WRITTEN EXERCISE:
Extract, without alteration, each line from the start of the listing to the line bearing "return self.shader.noise(self.place, fineness".

DATA:
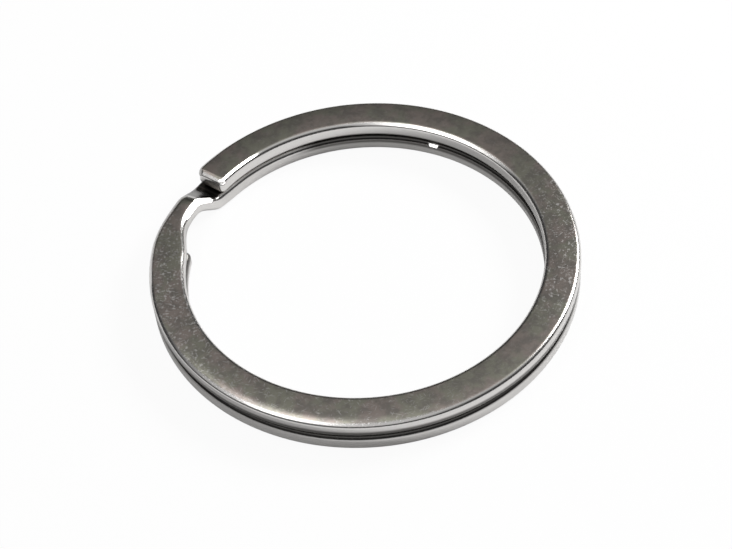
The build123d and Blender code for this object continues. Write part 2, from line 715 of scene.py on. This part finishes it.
class Finish:
    """Places on the wound wire, and the looks of the steel there."""

    def __init__(self, shader, steel, wire):
        self.shader = shader
        self.steel = steel
        self.place = shader.node("ShaderNodeTexCoord", output="Object")
        self.facing = shader.node("ShaderNodeTexCoord", output="Normal")
        self.height = shader.height_of(self.place)
        self.rising = shader.height_of(self.facing)
        level_place = shader.vector("MULTIPLY", self.place, (1, 1, 0))
        self.outward = shader.unit(level_place)
        self.across = (shader.length(level_place) - MIDDLE_RADIUS) / (WIRE_WIDTH / 2)
        self.inner = 0 - self.across
        self.ahead = (-sin(wire.crank_foot), cos(wire.crank_foot), 0)
        self.past_foot = shader.dot(self.place, self.ahead)
        self.crank_side = self.near(CRANK_ZONE)
        self.on_crank = between(self.past_foot, CRANK_START, CRANK_STOP) * self.crank_side
        self.dent = self.near(DENT_ZONE) * self.inner.step(*DENT_FADE)
        self.dent = self.dent * between(self.height, DENT_FOOT, DENT_HEAD)
        self.rubbed = self.near(LEFT_RUB_ZONE).most(self.near(RIGHT_RUB_ZONE))
        self.flat = abs(self.rising).step(*FLAT_FADE)

    def near(self, zone):
        """1 in a zone of the ring and 0 away from it."""
        angle, full, gone = zone
        side = (cos(radians(angle)), sin(radians(angle)), 0)
        return self.shader.dot(self.outward, side).step(gone, full)

    def fine_noise(self, size, fineness=1, detail=2.0, roughness=0.5):
        return self.shader.noise(self.place, fineness / size, detail=detail, roughness=roughness)

    def groove(self):
        """Painted shade between the two turns, in the notch at the lower turn's end and on the crank's ramp,
        where the wire shades itself.
        """
        inside = self.inner.step(*INSIDE_FADE)
        middle = self.steel.groove_height + self.across.step(*ACROSS_MIDDLE) * GROOVE_LEAN
        width = self.steel.groove_width
        # Painted shade in a band round the groove between the turns, where they shade each other.
        painted_shade = 1 - abs(self.height - middle).step(width * GROOVE_CORE, width)
        painted_shade = painted_shade * (1 - self.on_crank) * (1 - self.dent)
        # Less painted shade on the ring's inside near the crank.
        painted_shade = painted_shade * (1 - inside * self.near(UNSHADED_INSIDE_ZONE) * UNSHADED_INSIDE)
        notch = inside * self.near(NOTCH_ZONE) * between(self.height, NOTCH_FOOT, NOTCH_HEAD)
        ramp = self.on_crank * abs(self.rising).step(*RAMP_FLAT_FADE) * (1 - self.height.step(*RAMP_HEAD))
        return painted_shade.most(notch).most(ramp)

    def worn(self):
        """Bright scratches and specks."""
        specks = self.fine_noise(self.steel.speck_size, detail=1.0).step(*SPECK_FADE)
        specks = specks * (LEAST_SPECKS + (1 - LEAST_SPECKS) * self.rubbed)
        length, width = self.steel.scratch_length, self.steel.scratch_width
        marks, *more = (
            scratches(self.shader, self.place, turned, length, width, share) for turned, share in SCRATCH_SETS
        )
        for mark in more:
            marks = marks.most(mark)
        scratched = self.near(SCRATCHED_ZONE).most(self.rubbed)
        marks = marks * (LEAST_SCRATCHES + (1 - LEAST_SCRATCHES) * scratched)
        return (marks * SCRATCH_BRIGHTNESS).most(specks * SPECK_BRIGHTNESS)

    def colour(self, stains, worn):
        """Two tints under the stains on the flats, which are darker than the edges partly as painted shade,
        bright edges, and the groove's painted shade over both.
        """
        tint = self.fine_noise(self.steel.stain_size, detail=3.0, roughness=0.6)
        dulled_and_shaded_flat_colour, edge_colour = tuple(self.steel.dulled_and_shaded_flat_colour), tuple(self.steel.edge_colour)
        blend = self.shader.blend
        # The flats' colour: dulled steel, darkened further as painted shade.
        dulled = blend(tint.step(*TINT_FADE), tinted(dulled_and_shaded_flat_colour, GREEN), tinted(dulled_and_shaded_flat_colour, WARM))
        dulled = blend((1 - stains.step(*STAIN_FADE)) * STAIN_STRENGTH, dulled, tinted(dulled_and_shaded_flat_colour, STAINED))
        dulled = blend(worn, dulled, edge_colour)
        # Faces pointing up or down take the darker, partly painted-shade colour; edges and walls take the
        # brighter one.
        colour = blend(self.flat, edge_colour, dulled)
        # The groove's painted shade is laid over the steel's colour.
        return blend(self.groove() * self.steel.groove_shade_strength, colour, PAINTED_SHADE_COLOUR)

    def roughness(self, grain, worn):
        edge = self.steel.edge_roughness
        level = edge + self.flat * (self.steel.flat_roughness - edge)
        return level + (grain - 0.5) * GRAIN_ROUGHNESS + worn * WORN_ROUGHNESS

    def facets(self):
        """The normal, tilted where the wire is worn to a slope. The shape itself stays round."""
        top = self.height.step(*TOP_FADE)
        outer_wear = top * between(self.across, OUTER_WEAR_START, OUTER_WEAR_STOP)
        inner_wear = top * between(self.inner, INNER_WEAR_START, INNER_WEAR_STOP)
        end_wear = top * between(self.past_foot, END_WEAR_START, END_WEAR_STOP) * self.crank_side
        facing_out = self.shader.dot(self.facing, self.outward)
        rounding = (1 - self.rising.step(*ROUNDING_TOP_FADE)) * self.height.step(*UPPER_HALF_FADE)
        outer_rim = rounding * self.rising.step(*OUTER_RIM_FADE) * facing_out.step(*FACING_FADE)
        beyond = self.past_foot.step(*BEYOND_FOOT) * BEYOND_FOOT_SHARE
        inner_rim = rounding * (self.rising + beyond).step(*INNER_RIM_FADE)
        inner_rim = inner_rim * (0 - facing_out).step(*FACING_FADE)
        rim_way = (cos(INNER_RIM_WAY), sin(INNER_RIM_WAY), 0)
        tilted = self.facing
        for wear, way, slope in (
            (outer_wear * self.near(OUTER_WEAR_ZONE), self.outward, self.steel.wear_slope),
            (inner_wear * self.near(INNER_WEAR_ZONE), self.outward, -self.steel.wear_slope),
            (end_wear, self.ahead, self.steel.wear_slope),
            (self.dent, self.outward, DENT_SLOPE),
            (outer_rim * self.near(OUTER_RIM_ZONE), self.outward, OUTER_RIM_SLOPE),
            (inner_rim * self.near(INNER_RIM_ZONE), rim_way, INNER_RIM_SLOPE),
        ):
            facet = self.shader.unit(self.shader.vector("ADD", self.shader.scaled(way, slope), (0, 0, 1)))
            kept = self.shader.scaled(tilted, 1 - wear)
            tilted = self.shader.unit(self.shader.vector("ADD", kept, self.shader.scaled(facet, wear)))
        return tilted

    def surface(self):
        stains = self.fine_noise(self.steel.stain_size, STAIN_FINENESS, detail=4.0, roughness=0.65)
        grain = self.fine_noise(self.steel.stain_size, GRAIN_FINENESS, detail=2.0, roughness=0.6)
        worn = self.worn()
        bump = {
            "Strength": RELIEF_STRENGTH,
            "Distance": RELIEF_DEPTH,
            "Height": grain * GRAIN_RELIEF + stains * STAIN_RELIEF - worn * WORN_RELIEF,
            "Normal": self.facets(),
        }
        principled = {
            "Base Color": self.colour(stains, worn),
            "Metallic": 1.0,
            "Roughness": self.roughness(grain, worn),
            "Normal": self.shader.node("ShaderNodeBump", {}, bump),
        }
        return self.shader.node("ShaderNodeBsdfPrincipled", {}, principled)


class KEYRING_OT_finish_steel(bpy.types.Operator):
    """Give the wire its tumbled and worn steel finish, with painted shade in the groove and on the flats"""

    bl_idname = "keyring.finish_steel"
    bl_label = "Finish the steel"

    def execute(self, context):
        material = bpy.data.materials.new("tumbled_steel")
        shader = Shader(material)
        finish = Finish(shader, context.scene.keyring_steel, context.scene.keyring_wire)
        shader.node("ShaderNodeOutputMaterial", {}, {"Surface": finish.surface()}, output=None)
        ring = bpy.data.objects["wound_wire"]
        ring.data.materials.clear()
        ring.data.materials.append(material)
        return {"FINISHED"}


# ---------------------------------------------------------------- the studio


def aimed(location, target):
    """The turn that points a light or a camera from one place to another."""
    return (Vector(target) - Vector(location)).to_track_quat("-Z", "Y")


class KEYRING_OT_set_studio(bpy.types.Operator):
    """Add the floor, the soft light and the camera"""

    bl_idname = "keyring.set_studio"
    bl_label = "Set the studio"

    def execute(self, context):
        studio = context.scene.keyring_studio
        self.add_floor(context)
        self.add_world(context)
        self.add_light(context, "overhead", OVERHEAD_PLACE, OVERHEAD_SIZE, studio.overhead_power)
        self.add_light(context, "side", SIDE_PLACE, SIDE_SIZE, studio.side_power)
        self.add_camera(context, studio)
        context.scene.view_settings.view_transform = "Standard"
        return {"FINISHED"}

    def add_floor(self, context):
        bpy.ops.mesh.primitive_plane_add(size=FLOOR_SIZE)
        floor = context.object
        floor.name = "floor"
        material = bpy.data.materials.new("white_paper")
        shader = Shader(material)
        seen = shader.node("ShaderNodeLightPath", output="Is Camera Ray")
        paper = shader.node("ShaderNodeBsdfDiffuse", {}, {"Color": PAPER_COLOUR})
        glow = shader.node("ShaderNodeEmission", {}, {"Color": (1.0, 1.0, 1.0, 1.0), "Strength": 1.0})
        mixed = shader.node("ShaderNodeMixShader", {}, {0: seen * FLOOR_GLOW, 1: paper, 2: glow})
        shader.node("ShaderNodeOutputMaterial", {}, {"Surface": mixed}, output=None)
        floor.data.materials.append(material)

    def add_world(self, context):
        world = bpy.data.worlds.new("studio")
        context.scene.world = world
        shader = Shader(world)
        way = shader.node("ShaderNodeTexCoord", output="Generated")
        level = SKY_LOW + SKY_RISE * shader.height_of(shader.unit(way)).step(*SKY_FADE)
        seen = shader.node("ShaderNodeLightPath", output="Is Camera Ray")
        level = seen + (1 - seen) * level
        light = shader.node("ShaderNodeBackground", {}, {"Color": (1.0, 1.0, 1.0, 1.0), "Strength": level})
        shader.node("ShaderNodeOutputWorld", {}, {"Surface": light}, output=None)

    def add_light(self, context, name, location, size, power):
        bpy.ops.object.light_add(type="AREA", location=location)
        light = context.object
        light.name = name
        light.rotation_mode = "QUATERNION"
        light.rotation_quaternion = aimed(location, (0, 0, 0))
        light.data.shape = "RECTANGLE"
        light.data.size, light.data.size_y = size
        light.data.energy = power

    def add_camera(self, context, studio):
        middle = Vector((0, 0, HEIGHT / 2))
        back = Vector((0, -cos(studio.elevation), sin(studio.elevation)))
        turned = (
            Matrix.Rotation(pi / 2 - studio.elevation, 4, "X")
            @ Matrix.Rotation(-studio.dip, 4, "X")
            @ Matrix.Rotation(-studio.roll, 4, "Z")
        )
        bpy.ops.object.camera_add()
        camera = context.object
        camera.matrix_world = Matrix.Translation(middle + back * studio.distance) @ turned
        camera.data.lens = studio.focal_length
        camera.data.sensor_width = SENSOR_WIDTH_MM
        camera.data.clip_start = NEAREST_SEEN
        context.scene.camera = camera


class KEYRING_PT_sidebar(bpy.types.Panel):
    """Lists the ring's settings and steps"""

    bl_label = "Key ring"
    bl_idname = "KEYRING_PT_sidebar"
    bl_space_type = "VIEW_3D"
    bl_region_type = "UI"
    bl_category = "Key ring"

    def draw(self, context):
        scene = context.scene
        for settings in (scene.keyring_wire, scene.keyring_steel, scene.keyring_studio):
            box = self.layout.box()
            for name in settings.__annotations__:
                box.prop(settings, name)
        for step in STEPS:
            self.layout.operator(step.bl_idname)


STEPS = (KEYRING_OT_wind_wire, KEYRING_OT_finish_steel, KEYRING_OT_set_studio)
CLASSES = (WireSettings, SteelSettings, StudioSettings, *STEPS, KEYRING_PT_sidebar)


def register():
    for kind in CLASSES:
        bpy.utils.register_class(kind)
    bpy.types.Scene.keyring_wire = PointerProperty(type=WireSettings)
    bpy.types.Scene.keyring_steel = PointerProperty(type=SteelSettings)
    bpy.types.Scene.keyring_studio = PointerProperty(type=StudioSettings)


def unregister():
    del bpy.types.Scene.keyring_studio
    del bpy.types.Scene.keyring_steel
    del bpy.types.Scene.keyring_wire
    for kind in reversed(CLASSES):
        bpy.utils.unregister_class(kind)


def main():
    register()
    bpy.ops.object.select_all(action="DESELECT")
    bpy.ops.keyring.wind_wire()
    bpy.ops.keyring.finish_steel()
    bpy.ops.keyring.set_studio()


if __name__ == "__main__":
    main()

PROBLEM SOLUTION:
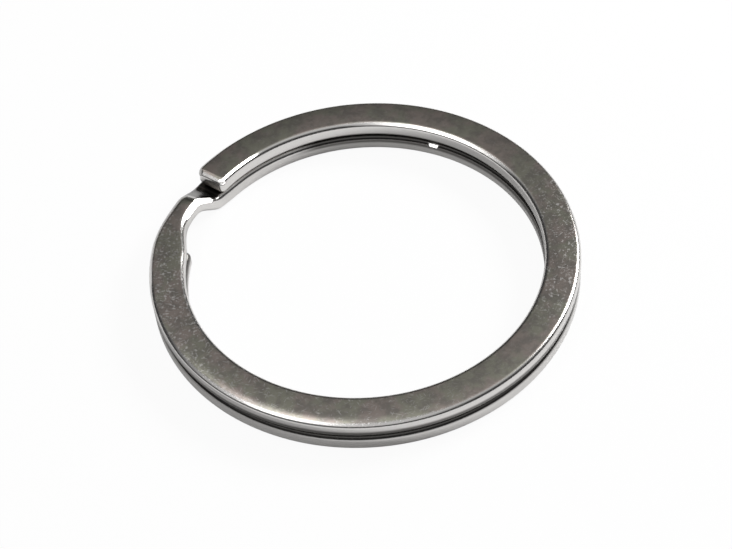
The build123d and Blender code for this object continues. Write part 2, from line 715 of scene.py on. This part finishes it.
class Finish:
    """Places on the wound wire, and the looks of the steel there."""

    def __init__(self, shader, steel, wire):
        self.shader = shader
        self.steel = steel
        self.place = shader.node("ShaderNodeTexCoord", output="Object")
        self.facing = shader.node("ShaderNodeTexCoord", output="Normal")
        self.height = shader.height_of(self.place)
        self.rising = shader.height_of(self.facing)
        level_place = shader.vector("MULTIPLY", self.place, (1, 1, 0))
        self.outward = shader.unit(level_place)
        self.across = (shader.length(level_place) - MIDDLE_RADIUS) / (WIRE_WIDTH / 2)
        self.inner = 0 - self.across
        self.ahead = (-sin(wire.crank_foot), cos(wire.crank_foot), 0)
        self.past_foot = shader.dot(self.place, self.ahead)
        self.crank_side = self.near(CRANK_ZONE)
        self.on_crank = between(self.past_foot, CRANK_START, CRANK_STOP) * self.crank_side
        self.dent = self.near(DENT_ZONE) * self.inner.step(*DENT_FADE)
        self.dent = self.dent * between(self.height, DENT_FOOT, DENT_HEAD)
        self.rubbed = self.near(LEFT_RUB_ZONE).most(self.near(RIGHT_RUB_ZONE))
        self.flat = abs(self.rising).step(*FLAT_FADE)

    def near(self, zone):
        """1 in a zone of the ring and 0 away from it."""
        angle, full, gone = zone
        side = (cos(radians(angle)), sin(radians(angle)), 0)
        return self.shader.dot(self.outward, side).step(gone, full)

    def fine_noise(self, size, fineness=1, detail=2.0, roughness=0.5):
        return self.shader.noise(self.place, fineness / size, detail=detail, roughness=roughness)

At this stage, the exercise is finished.